### Data records
** Begin **
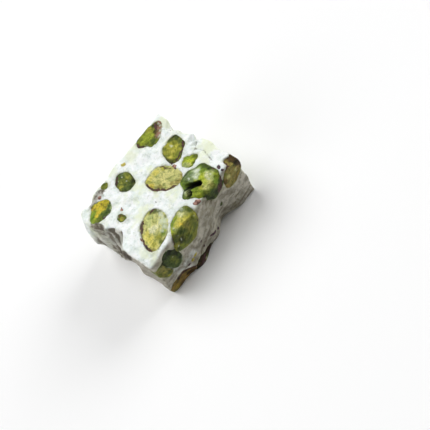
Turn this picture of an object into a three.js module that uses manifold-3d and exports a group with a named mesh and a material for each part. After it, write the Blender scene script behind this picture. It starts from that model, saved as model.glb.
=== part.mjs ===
// A hand-cut chunk of white pistachio nougat, lying on one of its two broad faces.
// Millimetres, +Z up. The origin is the middle of the underside. +X runs along the
// longer sides, and the front side faces -Y. One solid is the white nougat, and each
// pistachio kernel is a solid of its own, sunk in a pocket of the nougat.
import * as THREE from 'three';
import { mergeVertices } from 'three/addons/utils/BufferGeometryUtils.js';
import Module from 'manifold-3d';

const wasm = await Module();
wasm.setup();

// ---- driving dimensions -------------------------------------------------------

const LENGTH = 48; // along X
const WIDTH = 38; // along Y
const HEIGHT = 24; // along Z, between the two broad cut faces
const CELL = 2.5; // size of the facets of the nougat
const EDGE_SOFTNESS = 0.35; // how far the cut edges are pulled in
const RIPPLE = 0.22; // unevenness of the sides
const TOP_RIPPLE = 0.25; // unevenness of the broad upper face
const POCKET_GAP = 0.3; // air between a kernel and its pocket
const PROUD = 0.5; // how far a whole kernel may stand out of the faces

// The left side is torn: a hollow runs down it, deepest at the upper edge.
const HOLLOW = { y: 0, top: 4.7, foot: 0.9, towardsBack: 12.5, towardsFront: 7 };
// A lump stands out of the left side under its back corner.
const LUMP = { y: 14.5, z: 14, proud: 2.2, spreadY: 5, spreadZ: 9 };
// The right side dips beside the back corner, and is nicked where the flap begins.
const DIP = { y: 10.8, depth: 3.6, spread: 4.5 };
const NICK = { y: 0, depth: 3.2, spread: 2.4 };
// The flap: the front part of the right edge lies lower, beyond a crack.
const FLAP = { drop: 0.9, crackX: 20, slope: 1.4, startY: -1, bulge: 0.5 };
// The front side waves: it is hollow at the foot on the right, full on the left.
const FRONT_HOLLOW = { x: 9.4, depth: 3, spread: 9 };
const FRONT_SWELL = { x: -9.5, depth: 1.7, spread: 9 };
// The upper face droops to its front left corner.
const DROOP = { depth: 1.1, spreadX: 13, spreadY: 11 };

// A pistachio kernel: a pointed oval, a little flatter than wide.
const KERNEL_SIDES = 10;
const KERNEL_RINGS = 7;
const KERNEL_THICKNESS = 0.8; // of its width
const KERNEL_POINT = 0.68; // 0.5 is an ellipsoid, more is more pointed
const KERNEL_UNEVENNESS = 0.06;

const NOUGAT_COLOUR = 0xf0f4ea;
const KERNEL_COLOURS = [0x9fa355, 0x7d8a3c, 0xb9b070, 0x58643a];

// ---- faces, as pairs of directions that span them ------------------------------

const FACES = {
  top: { across: [1, 0, 0], up: [0, 1, 0], out: [0, 0, 1] },
  under: { across: [1, 0, 0], up: [0, 1, 0], out: [0, 0, -1] },
  front: { across: [1, 0, 0], up: [0, 0, 1], out: [0, -1, 0] },
  back: { across: [1, 0, 0], up: [0, 0, 1], out: [0, 1, 0] },
  right: { across: [0, 1, 0], up: [0, 0, 1], out: [1, 0, 0] },
};

// ---- kernels: middle, heading in the face's plane, length, width ----------------
// The knife cut each kernel flush with the face, apart from the whole ones: their own
// rounded side shows, a little proud of the face.

const KERNELS = [
  // the broad upper face
  { name: 'pistachio_top_corner', face: 'top', at: [14.9, 16.2, 23], heading: 3, length: 14.4, width: 7.8 },
  { name: 'pistachio_top_right', face: 'top', at: [15.2, 4, 23.2], heading: 35, length: 12.8, width: 8.5 },
  { name: 'pistachio_top_sliver', face: 'top', at: [14.5, -4.3, 23.2], heading: -12, length: 7, width: 4 },
  { name: 'pistachio_top_middle', face: 'top', at: [3.9, -0.8, 23.2], heading: -52, length: 14.6, width: 10.2 },
  { name: 'pistachio_top_round', face: 'top', at: [-3.9, 12, 22.3], heading: 69, length: 11, width: 9, whole: true },
  { name: 'pistachio_top_split', face: 'top', at: [10, -13.2, 21], length: 15.8, width: 13.8, whole: true,
    along: [-0.88, 0.37, 0.1], out: [0, -0.5, 0.87] },
  { name: 'pistachio_top_front', face: 'top', at: [-12.6, -10.7, 23.2], heading: 37, length: 16.4, width: 10.2 },
  { name: 'pistachio_edge_front', face: 'front', at: [-6.2, -18.2, 20.4], length: 15.8, width: 10.6, whole: true,
    along: [0.84, 0.39, 0.39], out: [0, -0.7, 0.7] },
  { name: 'pistachio_top_left', face: 'top', at: [-18, 11.6, 23], heading: 11, length: 10.8, width: 7.9 },
  { name: 'pistachio_top_chip', face: 'top', at: [-15.3, 2.8, 23.3], heading: -73, length: 4.4, width: 3.2 },
  { name: 'pistachio_edge_back', face: 'back', at: [-9.5, 17.4, 20.4], heading: 6, length: 11, width: 7.5 },
  // the front side
  { name: 'pistachio_front_corner', face: 'front', at: [20, -17.6, 19.2], length: 12.6, width: 8.2,
    along: [0.61, 0.1, 0.78], out: [0, -1, 0.2] },
  { name: 'pistachio_front_upper', face: 'front', at: [-16.4, -17, 16.2], heading: 97, length: 14, width: 6.6 },
  { name: 'pistachio_front_left', face: 'front', at: [-20.7, -17.2, 15.8], heading: 97, length: 13, width: 5.6 },
  { name: 'pistachio_front_foot', face: 'front', at: [-18, -17.6, 2.2], heading: -6, length: 13.6, width: 7 },
  { name: 'pistachio_front_rim', face: 'front', at: [-7, -18.6, 0.9], heading: 4, length: 10.4, width: 4.8 },
  // the back side
  { name: 'pistachio_back_left', face: 'back', at: [-17.2, 18, 9], heading: 65, length: 13.5, width: 8.6 },
  { name: 'pistachio_back_foot', face: 'back', at: [-3.4, 18.2, 6.2], heading: 10, length: 14, width: 9 },
  { name: 'pistachio_back_middle', face: 'back', at: [6.4, 18.3, 15], heading: -40, length: 12, width: 7.8 },
  { name: 'pistachio_back_right', face: 'back', at: [18, 17.6, 8.4], heading: 80, length: 12.5, width: 8.4 },
  // the right side
  { name: 'pistachio_right_back', face: 'right', at: [22.6, 9.6, 8.4], heading: -24, length: 13.4, width: 8.8 },
  { name: 'pistachio_right_middle', face: 'right', at: [22.3, -1.2, 14.6], heading: 48, length: 12.2, width: 8 },
  { name: 'pistachio_right_front', face: 'right', at: [23, -11, 6.8], heading: 14, length: 14, width: 8.8 },
  // the broad underside
  { name: 'pistachio_under_back', face: 'under', at: [-13.6, 9.6, 0.9], heading: 30, length: 14.4, width: 9.4 },
  { name: 'pistachio_under_edge', face: 'under', at: [-0.6, 10.2, 0.8], heading: -18, length: 11.6, width: 7.8 },
  { name: 'pistachio_under_right', face: 'under', at: [13.2, 8.4, 0.9], heading: 74, length: 13.4, width: 8.8 },
  { name: 'pistachio_under_left', face: 'under', at: [-12.4, -5.4, 0.9], heading: -58, length: 13, width: 8.6 },
  { name: 'pistachio_under_front', face: 'under', at: [3.4, -10.6, 0.9], heading: 14, length: 14.4, width: 9.2 },
  { name: 'pistachio_under_corner', face: 'under', at: [15.6, -6.4, 0.9], heading: -36, length: 12.2, width: 8.2 },
];

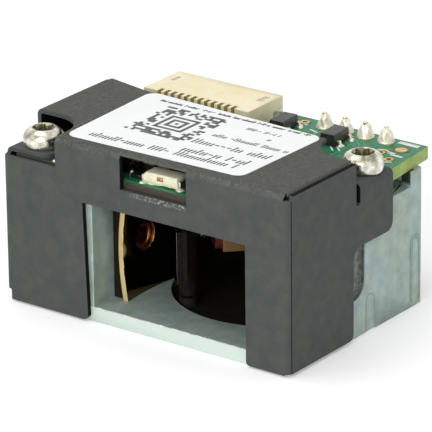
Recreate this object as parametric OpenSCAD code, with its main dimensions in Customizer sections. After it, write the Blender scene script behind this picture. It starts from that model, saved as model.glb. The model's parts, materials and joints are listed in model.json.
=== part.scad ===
// Laser barcode scan engine: die-cast chassis, folded cover, circuit board
// and an oscillating scan mirror. Millimetres, +Z up, front at -Y.

/* [Chassis] */
// Width of the casting
chassis_w = 39.7; // [38:0.1:44]
// Depth of the casting, front to back
chassis_d = 27.4; // [26.5:0.1:30]
// Height of the side walls
wall_h = 15.3; // [15:0.1:16.5]
// Height of the posts that carry the board
seat_h = 17.15; // [17:0.05:19]
// Thickness of the floor
floor_t = 1.85; // [1.6:0.05:2.2]
// Thickness of the side and back walls
wall_t = 1.5; // [1.2:0.1:1.8]
// Inner width of the laser bay
bay_w = 8.45; // [8:0.05:9]
// Thickness of the wall between laser bay and optics bay
partition_t = 1.6; // [1.2:0.1:2]
// Rounding of the upright corners
corner_r = 0.6; // [0.3:0.1:1]
// Depth of the front pillars behind the cover
pillar_d = 5.2; // [5:0.1:5.6]
// Diameter of the two mounting holes in the underside
mount_d = 2; // [1.6:0.1:2.6]
// Depth of the mounting holes
mount_depth = 4; // [3:0.5:6]
// Left mounting hole, from the left of the casting
mount_in_left = 7.3; // [6:0.1:8]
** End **
### Job
The answer should consist of the lines from the first line of the entries through the line with "const PROUD = 0.5;", copied exactly.

### Answer to this exercise
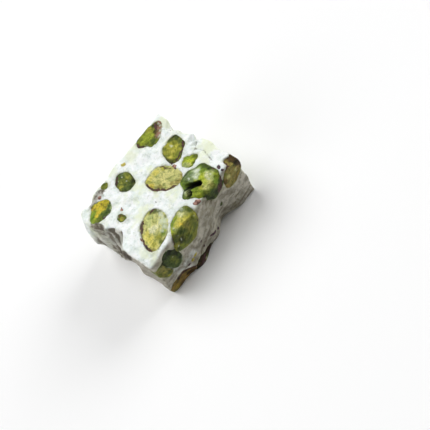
Turn this picture of an object into a three.js module that uses manifold-3d and exports a group with a named mesh and a material for each part. After it, write the Blender scene script behind this picture. It starts from that model, saved as model.glb.
=== part.mjs ===
// A hand-cut chunk of white pistachio nougat, lying on one of its two broad faces.
// Millimetres, +Z up. The origin is the middle of the underside. +X runs along the
// longer sides, and the front side faces -Y. One solid is the white nougat, and each
// pistachio kernel is a solid of its own, sunk in a pocket of the nougat.
import * as THREE from 'three';
import { mergeVertices } from 'three/addons/utils/BufferGeometryUtils.js';
import Module from 'manifold-3d';

const wasm = await Module();
wasm.setup();

// ---- driving dimensions -------------------------------------------------------

const LENGTH = 48; // along X
const WIDTH = 38; // along Y
const HEIGHT = 24; // along Z, between the two broad cut faces
const CELL = 2.5; // size of the facets of the nougat
const EDGE_SOFTNESS = 0.35; // how far the cut edges are pulled in
const RIPPLE = 0.22; // unevenness of the sides
const TOP_RIPPLE = 0.25; // unevenness of the broad upper face
const POCKET_GAP = 0.3; // air between a kernel and its pocket
const PROUD = 0.5; // how far a whole kernel may stand out of the faces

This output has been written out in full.